Noble: Well, the MacArthur award is just an unexpected embarrassment of riches that I am so grateful for. And what I think it’s done is it’s really helped me, it will help my family. And I hope that it will help me outside of the university stand up a nonprofit called The Equity Engine that will really help other women of color, who like me, I think, see some harmful things and want to get involved and are already having impact, but don’t have a lot of support. I remember the early years of my career where I was not supported by big foundations, and I didn’t get a lot of attention around my work, and it felt like kind of pushing a boulder up a mountain. A lot of the things that I talked about now are very mainstream. People don’t even know that I was part of the early group of people who were talking about it, but I hope that Equity Engine will support other women of color and Black women to do our work. I hope that it will attract resources from people who are interested in supporting women of color in our work.
Related Links: More insight from Marielle Segarra
Noble used to work in advertising. She came on the show in 2018 and talked to Molly Wood about that. Here’s a link to that episode and a video where she stresses that we should start thinking about the companies that make search engines, like Google, for what they are — ad companies. And that we should scrutinize them, and not just fall into the habit of thinking, well, this is a trusted public good.
Noble has been doing this work for a long time. She went on an American Civil Liberties Union podcast to talk about it and said at least now a lot more people understand algorithmic bias. Ten years ago, professors with Ph.D.s would tell her computer code can’t discriminate. It’s just math, and math can’t be racist or sexist. But one example after another has shown the opposite.
In her book, she says that at one point, if you searched for the phrase “professional hairstyles for work” on Google, you’d get almost only pictures of white women. If you searched for unprofessional hairstyles, you’d get pictures of Black women with natural hair.
And we’ve been talking mainly about search engines, but biased algorithms are everywhere.
A couple years ago Amazon scrapped a recruiting tool that was screening out female job candidates, basically downvoting any resumes that included the word “women’s.” Another example: Researchers found that an algorithm used by many health care systems to decide when a patient should get more complex medical attention was biased against Black patients. And a federal study found that facial recognition software is much more likely to misidentify people of color and women, which can result in false arrests or lengthy interrogations of the wrong person.

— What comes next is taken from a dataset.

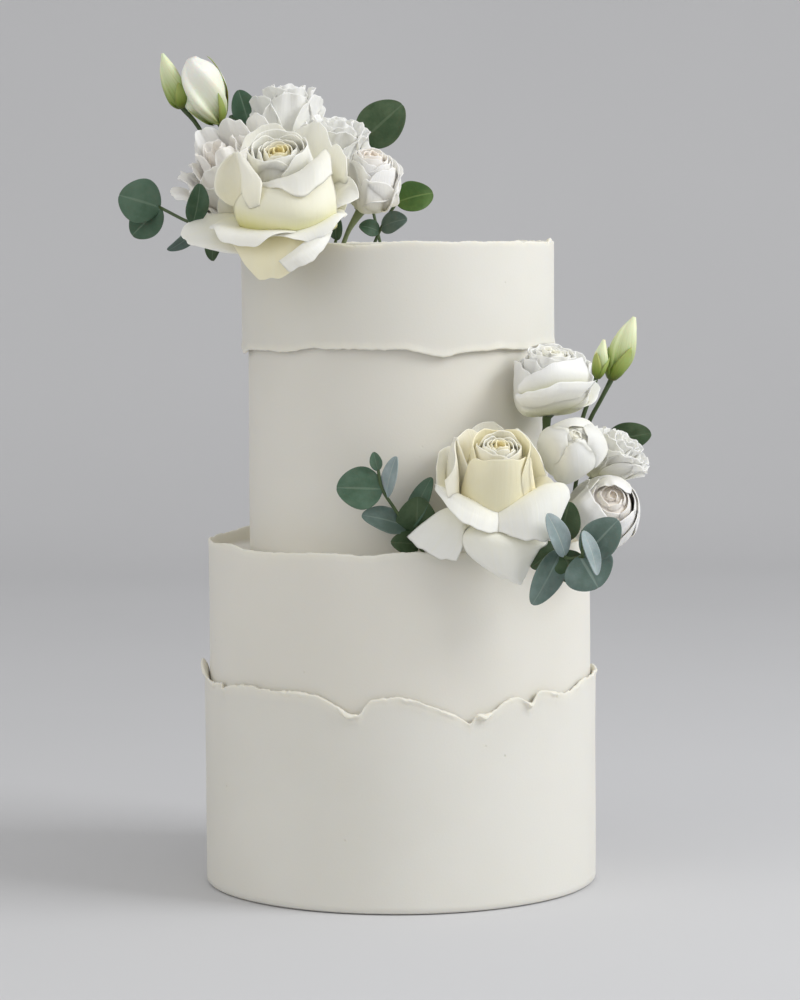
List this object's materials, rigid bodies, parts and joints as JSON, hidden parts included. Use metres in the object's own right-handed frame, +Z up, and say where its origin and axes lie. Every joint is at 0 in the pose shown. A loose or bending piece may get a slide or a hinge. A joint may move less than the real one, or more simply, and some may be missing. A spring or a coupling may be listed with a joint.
{
  "type": "wedding cake",
  "caption": "Tall two-tier round cake in torn layers of ivory icing, with fresh roses, spray flowers, buds and eucalyptus on its top and ledge.",
  "frame": {"origin": "centre of the cake's round bottom face, where it rests", "axes": "+Z up along the tiers' common axis; -Y is the front that faces the viewer; +X is the viewer's right, where the flowers on the ledge are"},
  "size_m": [0.2671, 0.2252, 0.4217],
  "materials": {
    "icing": "smooth ivory icing with a soft matte surface",
    "ivory_petal": "fresh ivory petals, satin",
    "white_petal": "fresh white petals, satin",
    "blush_petal": "fresh petals with a blush tint, satin",
    "bud_green": "fresh green buds and stems",
    "eucalyptus_leaf": "blue-green leaves with a waxy bloom"
  },
  "bodies": {
    "root": {"lower_tier": "icing", "lower_wrap": "icing", "upper_tier": "icing", "upper_band": "icing", "top_rose": "ivory_petal", "top_lisianthus": "blush_petal", "top_ruffle_back": "white_petal", "top_ruffle_right": "white_petal", "top_spray_rose": "blush_petal", "side_rose": "ivory_petal", "side_spray_rose_upper": "white_petal", "side_spray_rose_round": "white_petal", "side_ruffle": "white_petal", "side_spray_rose_blush": "blush_petal", "top_bud_closed": "bud_green", "top_bud_opening": "bud_green", "side_bud_tall": "bud_green", "side_bud_small": "bud_green", "eucalyptus_top_left": "eucalyptus_leaf", "eucalyptus_top_back": "eucalyptus_leaf", "eucalyptus_top_dark": "eucalyptus_leaf", "eucalyptus_top_right": "eucalyptus_leaf", "eucalyptus_side_left": "eucalyptus_leaf", "eucalyptus_side_low": "eucalyptus_leaf", "eucalyptus_side_right": "eucalyptus_leaf"}
  },
  "joints": []
}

What’s going to force change? Sometimes it’s public backlash. And in the future it could be actions by the federal government. Earlier this year, the Federal Trade Commission said there are laws it can use to hold companies accountable for racist or biased algorithms, like the Fair Credit Reporting Act, if an algorithm is used to deny someone a job, housing or credit.
The FTC also said that jargon about algorithms can make artificial intelligence seem “magical.” But really, it’s not. And there’s plenty that companies can do to watch out for bias, starting with a solid and representative dataset and testing their algorithms to see if they discriminate.
You know what else plays a role? The people who design the algorithms. Studies have shown that if you have a more diverse group of engineers, that can lead to a less biased product.